In recent weeks Live Nation Entertainment announced that it will be “testing out crowdless live stream shows and drive-in concerts” in a bid to find alternative solutions to continue with live events during the COVID-19 pandemic. Speaking to Rolling Stone, Michael Rapino, President and CEO of Live Nation confirmed that they will hold “broadcasted shows and drive-in concerts during the summer”.
Live Nation Denmark’s Drive In Live event series kicked off last week, bringing concerts, stand-ups and family entertainment to some of Denmark’s biggest cities (Copenhagen, Herning, Aalborg, Odense and Aarhus) throughout the next couple of weeks. As their partner, our AV Alliance member in Denmark, Nordic Rentals A/S is providing every aspect of an outdoor stage set-up: they deliver the stage, LED screens (a main screen of 90 m2 – almost 970 sq ft – flanked by vertical side-screens), light and sound. The sound is mixed in a backstage area and is then transmitted to the audience via FM radio. Safety measures are taken very seriously both during the construction and the operation phase, and the audience is further protected by mobile payment for both tickets and catering services.
Of course, drive-in concerts have already been happening in multiple locations across Denmark, and Nordic Rentals A/S has worked on building outdoor stage set-ups for drive-in venues for the past month and a half, including P Scenen in Aarhus (also one of the locations of Drive In Live), which has already played host to a number of successful drive-in concerts and other live events. It’s a heroic job to undertake, especially for an audience of 500 cars, meaning that the sheer size of the stage and screens is worthy of any outdoor festival we have seen.
(Credit: Nordic Rentals A/S – building the stage for P Scenen in Aarhus)
The feedback so far has been very positive: some artists even claim to have performed one of the most interactive and intimate concerts of their careers, despite being physically separated from their audience.
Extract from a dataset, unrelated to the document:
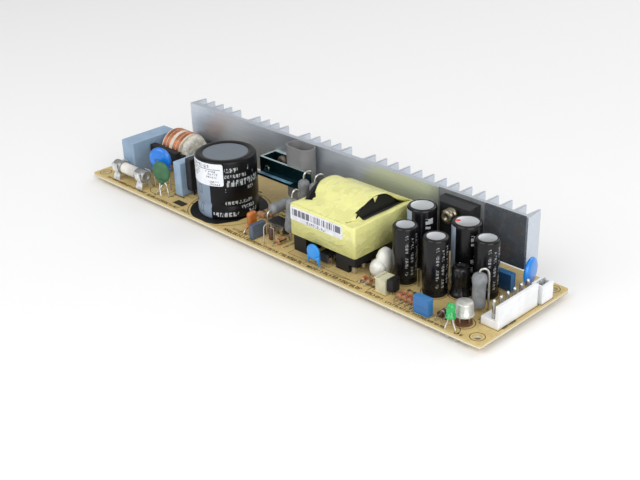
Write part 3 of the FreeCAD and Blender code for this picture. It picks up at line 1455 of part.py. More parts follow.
def make_connectors():
    """Output header, auxiliary header and the round and square pins in them."""
    x = places["header_left"]
    y = size("header_front")
    floor = box("header_floor", ("cells.header_wide", "layout.header_deep", "cells.header_base"),
                at(x, y, 0))
    wall = box("header_back_wall", ("cells.header_wall", "layout.header_deep", "cells.header_tall"),
               at(places["header_right"] - size("header_wall"), y, 0))
    pins = []
    holes = []
    for i in range(HEADER_PIN_COUNT):
        px = x + size("header_pin_inset")
        py = y + size("header_end_space") + i * size("header_pin_pitch")
        pins.append(prism(f"header_pin_{i}", PIN_SIDE_COUNT, "cells.header_pin_radius", at(px, py, 0),
                          at(px, py, size("header_pin_tall"))))
        holes.append(prism(f"header_hole_{i}", PIN_SIDE_COUNT,
                           "cells.header_pin_radius + cells.pin_clearance", at(px, py, -1),
                           at(px, py, size("header_base") + 1)))
        solder(px, py)
    less("output_header", joined("header_moulding", [floor, wall]), holes)
    x = places["auxiliary_left"]
    y = places["auxiliary_front"]
    wall = size("auxiliary_wall")
    block = box("auxiliary_block", ("cells.auxiliary_wide", "cells.auxiliary_deep",
                                    "cells.auxiliary_tall"), at(x, y, 0))
    cuts = [box("auxiliary_socket", ("cells.auxiliary_wide - 2 * cells.auxiliary_wall",
                                     "cells.auxiliary_deep - 2 * cells.auxiliary_wall",
                                     "cells.auxiliary_tall"),
                at(x + wall, y + wall, size("auxiliary_floor")))]
    side = size("auxiliary_pin_size")
    slack = size("pin_clearance")
    first = size("auxiliary_deep") / 2 - (AUXILIARY_PIN_COUNT - 1) / 2 * size("auxiliary_pitch")
    for i in range(AUXILIARY_PIN_COUNT):
        px = x + size("auxiliary_wide") / 2
        py = y + first + i * size("auxiliary_pitch")
        pins.append(box(f"auxiliary_pin_{i}", ("cells.auxiliary_pin_size", "cells.auxiliary_pin_size",
                                               "cells.auxiliary_pin_tall"),
                        at(px - side / 2, py - side / 2, 0)))
        cuts.append(box(f"auxiliary_hole_{i}", ("cells.auxiliary_pin_size + 2 * cells.pin_clearance",
                                                "cells.auxiliary_pin_size + 2 * cells.pin_clearance",
                                                "cells.auxiliary_tall"),
                        at(px - side / 2 - slack, py - side / 2 - slack, -1)))
        solder(px, py)
    less("auxiliary_header", block, cuts)
    grouped("header_pins", pins)


def make_output_rectifier():
    """Rectifier screwed to the sink over a soft pad, and the bare insulating sheet beside."""
    pad_low = places["pad_top"] - size("pad_tall")
    pad_y = places["sink_front"] - size("pad_thick")
    x = places["rectifier_x"]
    z = places["rectifier_screw_z"]
    hole = "cells.screw_shank_radius + cells.screw_hole_clearance"
    pad = box("pad_sheet", ("cells.pad_wide", "cells.pad_thick", "cells.pad_tall"),
              at(places["pad_right"] - size("pad_wide"), pad_y, pad_low))
    less("rectifier_pad", pad, [rod("pad_hole", hole, at(x, pad_y - 1, z), at(x, pad_y + 1, z))])
    sheet_at = at(places["pad_right"] + size("sheet_gap"), places["sink_front"] - size("sheet_thick"),
                  size("sink_lift"))
    sheet = box("insulating_sheet", ("layout.sheet_wide", "cells.sheet_thick", "cells.sheet_tall"),
                sheet_at)
    named(sheet, "insulating_sheet")
    moulding = box("rectifier_moulding", ("cells.rectifier_wide", "cells.rectifier_deep",
                                          "cells.rectifier_tall"),
                   at(places["rectifier_right"] - size("rectifier_wide"), places["rectifier_face"],
                      places["rectifier_bottom"]))
    doc.recompute()
    front = moulding.Shape.BoundBox.YMin
    edges = [i for i, e in enumerate(moulding.Shape.Edges, start=1)
             if max(v.Y for v in e.Vertexes) < front + 0.1]
    body = chamfered("rectifier_bevelled", moulding, size("rectifier_bevel"), edges)
    leads = []
    middle = places["rectifier_face"] + size("rectifier_deep") / 2
    for i in (-1, 0, 1):
        lx = x + i * size("rectifier_lead_pitch")
        leads.append(box(f"rectifier_lead_{i + 1}", ("cells.rectifier_lead_wide",
                                                     "cells.rectifier_lead_sheet",
                                                     "layout.rectifier_bottom + cells.case_edge"),
                         at(lx - size("rectifier_lead_wide") / 2, middle, 0)))
        solder(lx, middle + size("rectifier_lead_sheet") / 2)
    whole = joined("rectifier_whole", [body] + leads)
    bore = rod("rectifier_hole", hole, at(x, places["rectifier_face"] - 1, z),
               at(x, places["sink_front"], z))
    less("output_rectifier", whole, [bore])
    screw("rectifier_screw", x, places["rectifier_face"], z, size("rectifier_head_tall"))
    x = places["disc_cap_x"]
    y = places["disc_cap_y"]
    heading = size("disc_cap_heading")
    half = size("disc_cap_pitch") / 2
    along = Vector(math.cos(math.radians(heading)), math.sin(math.radians(heading)), 0)
    disc_part("output_disc_capacitor", (x, y, size("disc_cap_rise")), "disc_cap_radius",
              "disc_cap_thick", [(side * half, x + side * half * along.x, y + side * half * along.y)
                                 for side in (-1, 1)], heading)


def make_solder_joints():
    """Stub of solder below the board for every lead, slimmer where leads are close."""
    stubs = []
    for i, (x, y) in enumerate(SOLDER_POINTS):
        near = min(math.dist((x, y), other) for j, other in enumerate(SOLDER_POINTS) if j != i)
        wide = near > 2 * size("solder_radius")
        stub = doc.addObject("Part::Prism", f"solder_{i}")
        stub.Polygon = SOLDER_SIDE_COUNT
        radius = "cells.solder_radius" if wide else "cells.fine_solder_radius"
        bind(stub, Circumradius=radius, Height="cells.solder_drop")
        stub.Placement = Placement(at(x, y, -TOP), LEVEL)
        stubs.append(stub)
    grouped("solder_joints", stubs)


def make_all():
    """Make every part of the supply, the solder last since it follows the leads."""
    make_board()
    make_heatsink()
    make_input_parts()
    make_line_choke()
    make_mains_discs()
    make_rectifier_and_film()
    make_transistor_group()
    make_control_parts()
    make_small_axials()
    make_transformer()
    make_barrier_parts()
    make_output_front()
    make_output_cans()
    make_connectors()
    make_output_rectifier()
    make_solder_joints()


NODES = (
    "circuit_board", "solder_joints", "heatsink", "heatsink_pins", "fuse", "fuse_clips",
    "input_film_capacitor", "line_choke_core", "line_choke_bobbin", "line_choke_windings",
    "line_choke_adhesive", "surge_varistor", "inrush_thermistor", "line_film_capacitor",
    "bridge_rectifier", "bulk_capacitor", "switching_transistor", "transistor_sleeve",
    "transistor_clamp", "clamp_screw", "orange_film_capacitor", "control_film_capacitor",
    "control_ic", "snubber_resistor_1", "snubber_resistor_2", "snubber_resistor_3",
    "startup_resistor", "small_diodes", "axial_resistors", "transformer_core",
    "transformer_bobbin", "transformer_winding", "transformer_tape", "transformer_pins",
    "safety_capacitor", "feedback_optocoupler", "adhesive_bead", "isolating_coupler",
    "shunt_regulator", "output_capacitor_1", "output_capacitor_2", "output_capacitor_3",
    "output_capacitor_4", "output_capacitor_5", "output_choke", "load_resistor",
    "output_film_capacitor_front", "output_film_capacitor_rear", "indicator_led",
    "metal_can_transistor", "transistor_spacer", "output_header", "auxiliary_header",
    "header_pins", "rectifier_pad", "insulating_sheet", "output_rectifier", "rectifier_screw",
    "output_disc_capacitor",
)


def check_and_export():
    """Stop on any broken object, then write one file for each node."""
    doc.recompute()
    for thing in doc.Objects:
        broken = [state for state in thing.State if state in ("Invalid", "Error")]
        if broken:
            raise RuntimeError(f"{thing.Name} is {broken}")
    for node in NODES:
        piece = doc.getObjectsByLabel(node)[0]
        if piece.Shape.isNull() or not piece.Shape.isValid():
            raise RuntimeError(f"{node} has no sound shape")
        piece.Shape.exportStep(os.path.join("parts", f"{node}.step"))


os.makedirs("parts", exist_ok=True)
make_all()
check_and_export()
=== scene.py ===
"""Looks of an open frame power supply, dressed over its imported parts.

Lengths are millimetres measured from the board's left front corner: x runs to the output
end, y to the heat sink and z up from the board's top face. The bench class turns them into
the frame's metres.
"""

from __future__ import annotations

import logging
import math
import random
from dataclasses import dataclass, field
from enum import Enum

import bmesh
import bpy
from mathutils import Matrix, Vector, noise

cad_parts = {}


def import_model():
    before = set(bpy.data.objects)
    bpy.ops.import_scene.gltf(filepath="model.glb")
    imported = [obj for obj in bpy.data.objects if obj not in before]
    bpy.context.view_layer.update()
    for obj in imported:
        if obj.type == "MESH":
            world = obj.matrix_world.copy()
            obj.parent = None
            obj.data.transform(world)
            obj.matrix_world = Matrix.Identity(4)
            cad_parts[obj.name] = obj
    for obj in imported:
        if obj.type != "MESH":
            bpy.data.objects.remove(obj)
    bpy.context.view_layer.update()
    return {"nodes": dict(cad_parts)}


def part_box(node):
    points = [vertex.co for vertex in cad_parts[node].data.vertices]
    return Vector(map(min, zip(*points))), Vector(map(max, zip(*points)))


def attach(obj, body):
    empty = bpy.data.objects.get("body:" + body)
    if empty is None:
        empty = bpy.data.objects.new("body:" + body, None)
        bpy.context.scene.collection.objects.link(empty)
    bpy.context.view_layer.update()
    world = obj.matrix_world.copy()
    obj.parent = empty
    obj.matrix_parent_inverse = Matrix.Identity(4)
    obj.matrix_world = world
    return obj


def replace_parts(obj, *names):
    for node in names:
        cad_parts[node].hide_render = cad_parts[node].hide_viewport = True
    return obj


LOG = logging.getLogger("power_supply")

Colour = tuple[float, float, float]
Number = "Field | float"
Point = tuple[float, float, float]

METRE = 0.001
BODY = "root"


class Axis(Enum):
    """Direction that a turned piece's axis lies along."""

    X = 0
    Y = 1
    Z = 2


@dataclass
class Bench:
    """Turns board millimetres into the frame's metres and hangs pieces on the frame."""

    corner: Vector = field(default_factory=Vector)
    nodes: dict[str, bpy.types.Object] = field(default_factory=dict)

    def settle(self, nodes: dict[str, bpy.types.Object]) -> None:
        """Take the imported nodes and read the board's place from them."""
        self.nodes = nodes
        low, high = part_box("circuit_board")
        self.corner = Vector((low.x, low.y, high.z))

    def dress(self, node: str, finish: "Finish") -> None:
        """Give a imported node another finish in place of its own."""
        thing = self.nodes[node]
        thing.data.materials.clear()
        thing.data.materials.append(finish.material())
        LOG.info("node %s: %s", node, finish.name)

    def row(self, x: float, y: float, z: float) -> Vector:
        """Turn one place on the board into the frame's metres.

        Args:
            x: Millimetres from the left end.
            y: Millimetres from the front edge.
            z: Millimetres above the top face.

        Returns:
            The place in metres.
        """
        return self.corner + Vector((x, y, z)) * METRE

    def box(self, node: str) -> tuple[Vector, Vector]:
        """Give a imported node's lowest and highest corners in board millimetres."""
        low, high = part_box(node)
        return (low - self.corner) / METRE, (high - self.corner) / METRE

    def piece(self, name: str, form: bmesh.types.BMesh, finish: "Finish", slot: str,
              smooth: bool = False) -> bpy.types.Object:
        """Make an object of a mesh given in board millimetres, finished and carried.

        Args:
            name: Name of the new object.
            form: Its mesh, in board millimetres; it is freed.
            finish: What it is finished with.
            slot: Material slot of the record that it stands for; not used.
            smooth: Whether its faces are shaded smooth.

        Returns:
            The new object.
        """
        bmesh.ops.transform(form, matrix=Matrix.Translation(self.corner) @ Matrix.Scale(METRE, 4),
                            verts=form.verts)
        mesh = bpy.data.meshes.new(name)
        form.to_mesh(mesh)
        form.free()
        thing = bpy.data.objects.new(name, mesh)
        bpy.context.scene.collection.objects.link(thing)
        if smooth:
            mesh.shade_smooth()
        mesh.materials.append(finish.material())
        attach(thing, BODY)
        LOG.info("piece %s: %d faces", name, len(mesh.polygons))
        return thing

    def leads(self, name: str, form: bmesh.types.BMesh) -> None:
        """Make a piece of bare tinned wire."""
        self.piece(name, form, TINNED, "tinned_metal", smooth=True)


BENCH = Bench()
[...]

While blinking car lights, honks, and waving screen wipes cannot compare to a flesh and blood crowd singing your lines, under such circumstances that we currently live in they surely bring a tear to any artist’s eye. After all, the human desire to connect is still the main driving force behind all these actions, whether you are in front of the stage, on the stage, or you are the one who builds the stage. This is what the live event industry is all about, and it seems that no pandemic is strong enough to erase the will to fight and keep the connection and the experience alive.